If you’ve never used a OnePlus phone before, you’ll quickly notice that the OnePlus 5 also doesn’t feature the customized UI flourishes that come with those other Android phones. As someone who loves what Google has done with its UI lately, the OnePlus 5 really does have everything I’m looking for in terms of software. It’s clean, minimal, and completely customizable. It’s even gotten a few features that actually enhance the experience such as a customizable notification LED, the ability to trade out icon packs right in the launcher, and some helpful gestures for quickly launching apps.
The two most notable enhancements this time around are Night Mode and Reading Mode. While we still don’t have a real Dark Mode in Android, OxygenOS does give us these two new display modes that are pretty helpful. Night Mode is a blue-light reducer, similar to what the iPhone has, though this mode comes with the nice ability to adjust how strong the effect is. Reading Mode is similar, though this time it adjusts the color palette to be completely monochrome for more studied reading times. You can even customize it so that when you open the Kindle app, Reading Mode is automatically flipped on.
The one place where the software gets in the way of Android is with its “Shelf” feature. It’s been a feature of OxygenOS for years now, but it still isn’t good enough to compete with Google Now. It can be found with a swipe to the right of the home screen—and gives you access to recent contacts and apps, current weather, and some helpful device statistics.
It’s not that Shelf is terrible—and it’s easy enough just to turn it off. However, I really wish that Google Now had been included as an option instead. Google Now can, of course, be downloaded from the Google Play store and installed, but with it you lose all the visual greatness of the OnePlus launcher.
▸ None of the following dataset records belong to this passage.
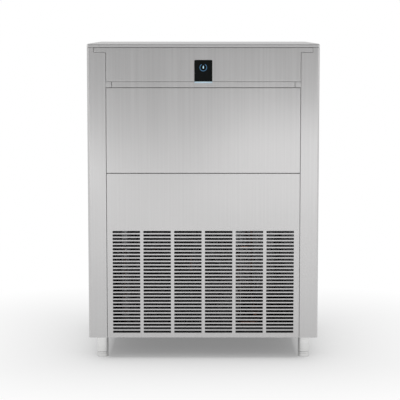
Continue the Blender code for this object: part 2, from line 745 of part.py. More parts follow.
def make_liner(drain):
    """The moulded tub, open at the top and over the sill, with its drain spigot."""
    outer_low = (-BIN_HALF - LINER_WALL, BIN_INNER_FRONT_Y - LINER_WALL, BIN_FLOOR)
    outer_high = (BIN_HALF + LINER_WALL, BIN_INNER_REAR_Y + LINER_WALL, BIN_TOP)
    liner = block_part("bin_liner", outer_low, outer_high, "white_plastic")
    throat_low = (-BIN_HALF - LINER_WALL, BIN_FRONT_Y, SILL_Z - LINER_WALL)
    throat_high = (BIN_HALF + LINER_WALL, BIN_INNER_FRONT_Y, BIN_TOP)
    join(liner, block(throat_low, throat_high), "liner_throat_outside")
    spigot_length = BIN_FLOOR_FOAM + DRAIN_SPIGOT
    middle = drain - Z_AXIS * (spigot_length / 2 - LINER_WALL / 2)
    join(liner, cylinder(middle, DRAIN_RADIUS, spigot_length, Z_AXIS, 16), "liner_spigot")
    room, throat = bin_cutters(0.0, BIN_TOP + FRAME_BAR)
    cut(liner, room, "liner_room")
    cut(liner, throat, "liner_throat")
    cut(liner, cylinder(middle, DRAIN_BORE, spigot_length * 2, Z_AXIS, 12), "liner_drain_bore")


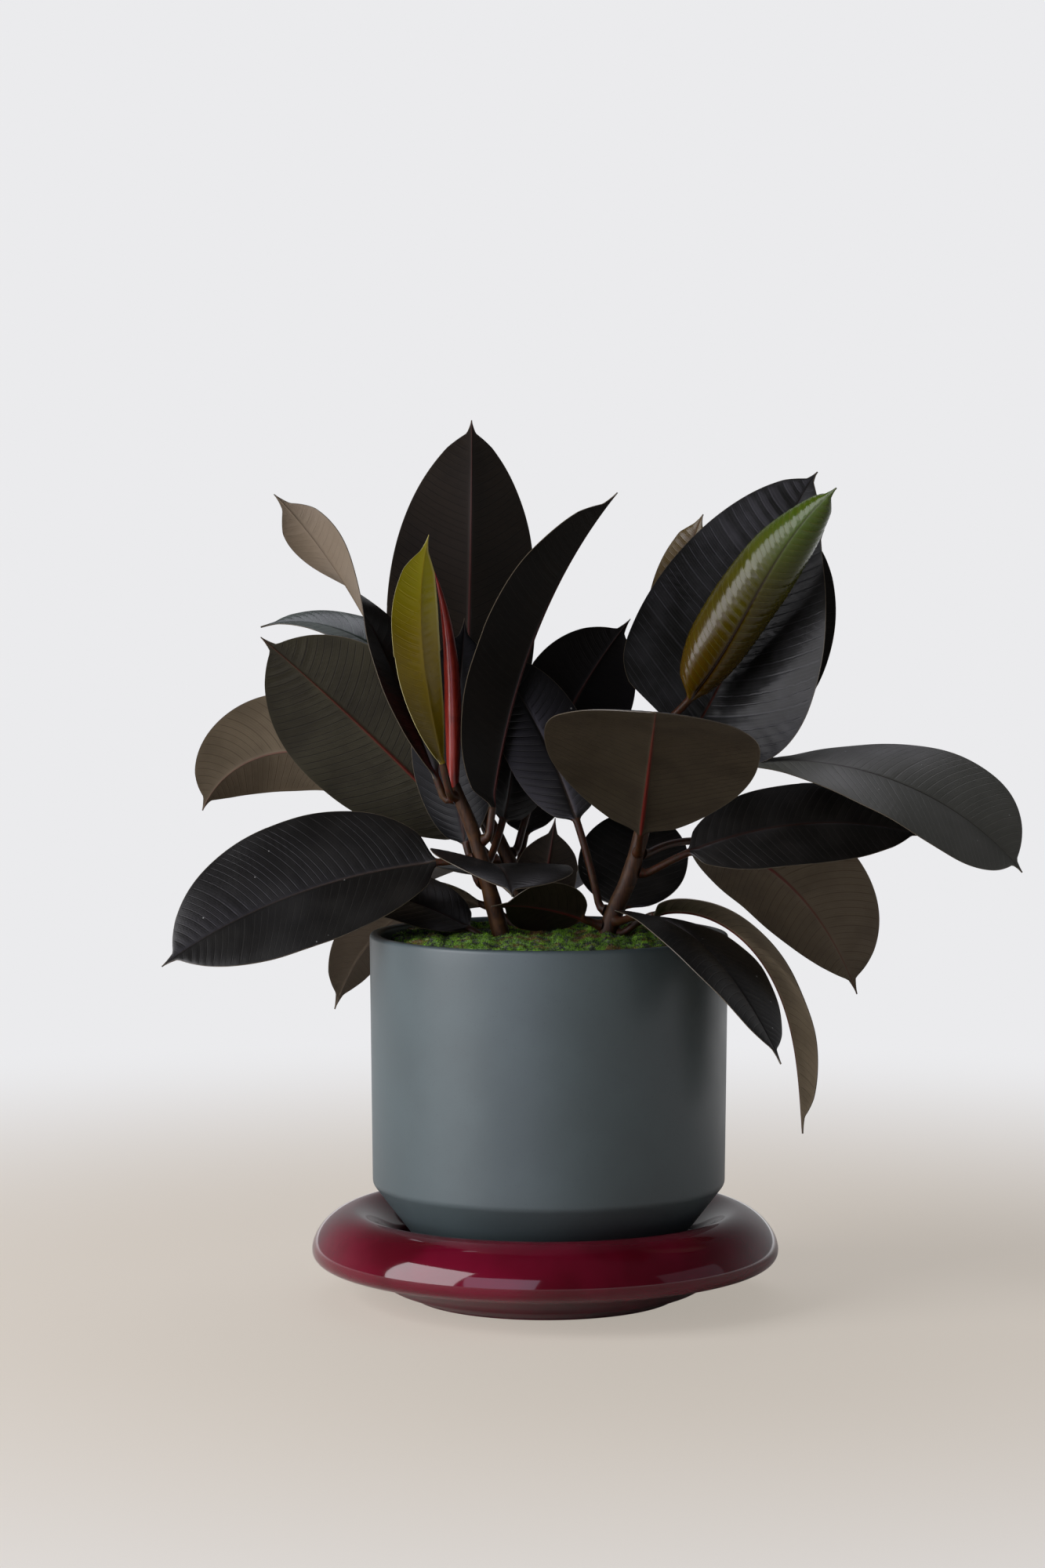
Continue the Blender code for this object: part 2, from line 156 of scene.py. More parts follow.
class Surface(Graph):
    """A material's graph, which ends in its Principled shader."""

    def __init__(self, name: str) -> None:
        """Starts an empty material of this name."""
        self.material = bpy.data.materials.new(name)
        self.material.use_nodes = True
        self.material.node_tree.nodes.clear()
        super().__init__(self.material.node_tree)
        self.place = self.add("ShaderNodeTexCoord", gives="Object")

    def end(
        self, colour: Socket, roughness: Socket | float, height: Socket, relief: float, **fixed: float
    ) -> bpy.types.Material:
        """Ends the material in its shader.

        Args:
            colour: the base colour.
            roughness: a value or a socket.
            height: the relief's shape, from 0 to 1.
            relief: its height in millimetres.
            fixed: values set on the shader's own sockets, named as the sockets are.

        Returns:
            The material.
        """
        bump = self.add("ShaderNodeBump", {}, {"Height": height, "Distance": relief * MM, "Strength": 1.0})
        fills: dict[str | int, object] = {"Base Color": colour, "Roughness": roughness, "Normal": bump}
        fills |= {name.replace("_", " "): value for name, value in fixed.items()}
        shader = self.add("ShaderNodeBsdfPrincipled", {}, fills)
        self.add("ShaderNodeOutputMaterial", {}, {"Surface": shader})
        return self.material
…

As someone who relies on having Google Now for all sorts of small moments throughout my day, having that option (as some other phones do) would have really been a nice addition to the OnePlus 5.
I’ve gone to great lengths to attempt to dispel some of the outrage surrounding the release of the OnePlus 5. A lot of unfair shade has been thrown its way. In most of the ways that actually matter, the OnePlus 5 is another great phone in the company’s flagship series that continues to bite at the ankles of the big smartphone manufacturers out there.
I haven’t talked much about the price of the phone, which is now at $479. Even though it’s a slight hike over the OnePlus 3T, you are still getting an incredible deal for that price, making the purchase of a Galaxy S8, Pixel, or iPhone 7 Plus that much harder to justify. While the OnePlus 5 certainly has its compromises (most notably in the lack of waterproofing and OIS), it’s still a magnificent achievement in the value department. In fact, because of the price and the sheer amount of things it gets right, it’ll still be near the list of phones I’d recommend to the average Android user.
If OnePlus continues to raise the price of its phones into the future, we may see a day when the OnePlus 7 or 8 is just another flagship phone. But as of now, the OnePlus 5 still aptly matches the title of “flagship killer.”